The bottom line is that children and young people, no matter who they are or where they live, will test limits and push boundaries. It’s completely normal and to be expected. This is all part of growing up and seeing who sticks around – even when we make mistake or play up.
Put Yourself In Their Shoes.
Putting yourself in the shoes of a vulnerable young person can sometimes be hard, especially if you were lucky enough to have had a relatively ‘normal’ or ‘safe’ upbringing.
I find that the best way for me to truly empathise with the young people I work with is to ask myself:
‘Given the circumstances, what would I have done at their age?’
Now this might be difficult if you don’t know the full story. In which case, ask yourself:
‘Do I know enough about this young person to be judging their behaviour?’
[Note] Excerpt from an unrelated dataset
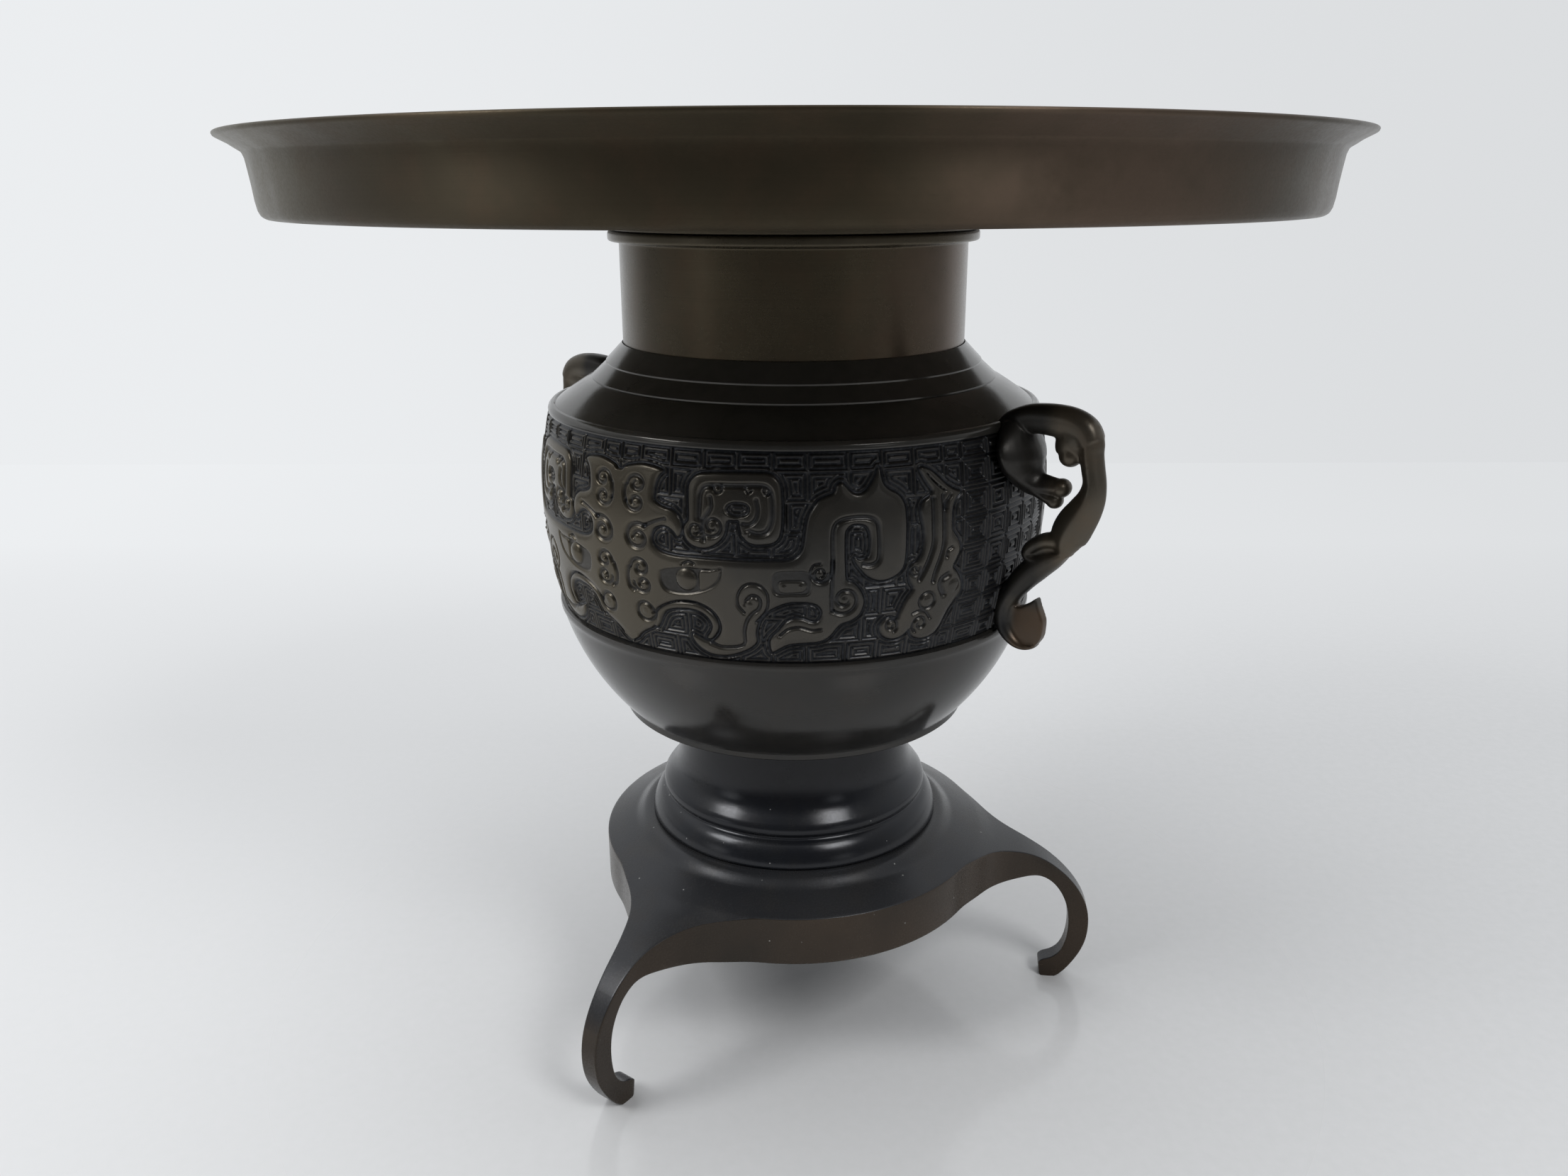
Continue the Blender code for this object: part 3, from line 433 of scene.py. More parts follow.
# Centre, half width, half height, inner share, start and turn in degrees, width of the line
SCROLLS = {
    "s1a": ((4.6, 185.6), 3.1, 2.6, 0.25, 180, 410, 1.4),
    "s1b": ((4.3, 181.0), 3.0, 2.6, 0.25, 180, -410, 1.4),
    "s2": ((4.8, 171.6), 4.3, 3.9, 0.25, -60, -470, 1.7),
    "s3a": ((4.9, 163.3), 3.2, 2.8, 0.25, 180, 410, 1.4),
    "s3b": ((5.3, 158.8), 3.0, 2.6, 0.25, 180, -410, 1.4),
    "nostril": ((5.3, 151.1), 3.1, 2.9, 0.80, 0, 360, 1.2),
    "curl": ((42.1, 165.0), 2.0, 2.1, 0.35, 0, 450, 0.9),
    "coil": ((46.9, 157.6), 4.0, 4.1, 0.24, 130, -470, 1.3),
    "horn_sl": ((18.0, 175.6), 2.2, 2.2, 0.30, 60, 420, 1.0),
    "horn_sr": ((21.3, 176.9), 2.8, 2.8, 0.34, 120, -430, 1.1),
    "drag_b1": ((64.7, 154.9), 2.4, 2.3, 1.00, 0, 360, 1.0),
    "drag_curl": ((61.4, 163.8), 1.6, 1.7, 0.30, -30, 420, 0.9),
    "drag_r1": ((56.9, 149.0), 2.1, 2.1, 0.30, 60, -420, 1.0),
    "drag_r2": ((63.6, 148.4), 2.5, 2.5, 0.30, 120, 420, 1.0),
}
print(len(LINES), "lines and", len(SCROLLS), "scrolls")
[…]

Either way, it is helpful to remember these questions when dealing with behaviour that might seem risky, aggressive or otherwise upsetting behaviour.
If you had been forced to live off of scraps for most of your life and didn’t know when your next meal would be, wouldn’t you, as a young person, hoard food or steal it where you could, so you felt safe and knew you wouldn’t starve?
If you had grown up in a house where drugs and alcohol were normalized, wouldn’t you, as a young person in a new living environment, have trouble understanding what is safe and what isn’t?
If you, as a young person, had been physically beaten or emotionally abused when you had arguments with your family, want to run away every time you have an argument with someone, so you don’t get hurt?
These may be confronting scenarios, but they are incredibly real.
There is almost always a reason behind why someone does something – even as we mature into adults. We need to be able to see some situations from the perspective of the young people in order to connect with them and find ways to help them.